/---

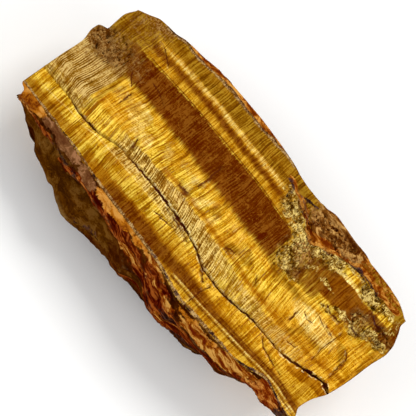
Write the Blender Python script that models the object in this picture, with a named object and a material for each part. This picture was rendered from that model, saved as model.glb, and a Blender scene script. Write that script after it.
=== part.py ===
"""Rough tiger's eye: one broken block of a golden fibre seam, with the ironstone and jasper that grew against it.

Metres, +Z up. X runs along the seam's bands, Y across the seam, which is the way that its fibres run.
The fibre face is up. The origin is at the middle of the block's box, on the plane that it rests on.
The two walls across Y are hard rock that breaks in smooth bowls. The fibre face, the underside and the
two ends break along the fibres, in long ledges. The whole block is one natural solid.

The form is worked out in millimetres: a box cut into rows and columns is bent to the block's outline,
its rows follow the crack and the brown band, and then each side gets its own kind of break.
"""

import bmesh
import bpy
import numpy as np
from mathutils import Vector, noise

MM = 0.001

# Driving dimensions, in millimetres.
TOP_HEIGHT = 33.6  # the fibre face over the plane that the block rests on
REST_MIDDLE_X = -3.0  # the middle of the flat patch that it rests on
REST_LENGTH = 44.0
REST_WIDTH = 25.0
RIND_DROP = 3.8  # the front wall's rind slopes outwards for this far below the fibre face
COLUMNS = 54  # cells along X
ROWS = 24  # cells along Y
LAYERS = 14  # cells along Z
LAYER_CROWDING = 1.3  # over 1 crowds the layers towards the fibre face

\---

**PROBLEM TO WORK ON**
Quote the listing in full, please, keeping every line exact.

**RESPONSE TO THE TASK**
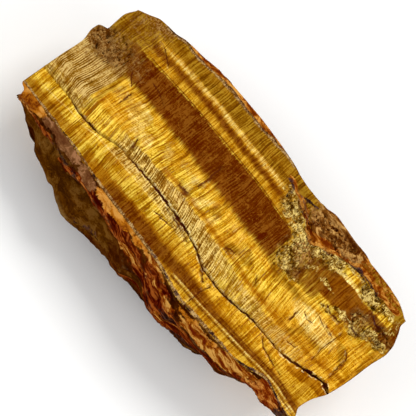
Write the Blender Python script that models the object in this picture, with a named object and a material for each part. This picture was rendered from that model, saved as model.glb, and a Blender scene script. Write that script after it.
=== part.py ===
"""Rough tiger's eye: one broken block of a golden fibre seam, with the ironstone and jasper that grew against it.

Metres, +Z up. X runs along the seam's bands, Y across the seam, which is the way that its fibres run.
The fibre face is up. The origin is at the middle of the block's box, on the plane that it rests on.
The two walls across Y are hard rock that breaks in smooth bowls. The fibre face, the underside and the
two ends break along the fibres, in long ledges. The whole block is one natural solid.

The form is worked out in millimetres: a box cut into rows and columns is bent to the block's outline,
its rows follow the crack and the brown band, and then each side gets its own kind of break.
"""

import bmesh
import bpy
import numpy as np
from mathutils import Vector, noise

MM = 0.001

# Driving dimensions, in millimetres.
TOP_HEIGHT = 33.6  # the fibre face over the plane that the block rests on
REST_MIDDLE_X = -3.0  # the middle of the flat patch that it rests on
REST_LENGTH = 44.0
REST_WIDTH = 25.0
RIND_DROP = 3.8  # the front wall's rind slopes outwards for this far below the fibre face
COLUMNS = 54  # cells along X
ROWS = 24  # cells along Y
LAYERS = 14  # cells along Z
LAYER_CROWDING = 1.3  # over 1 crowds the layers towards the fibre face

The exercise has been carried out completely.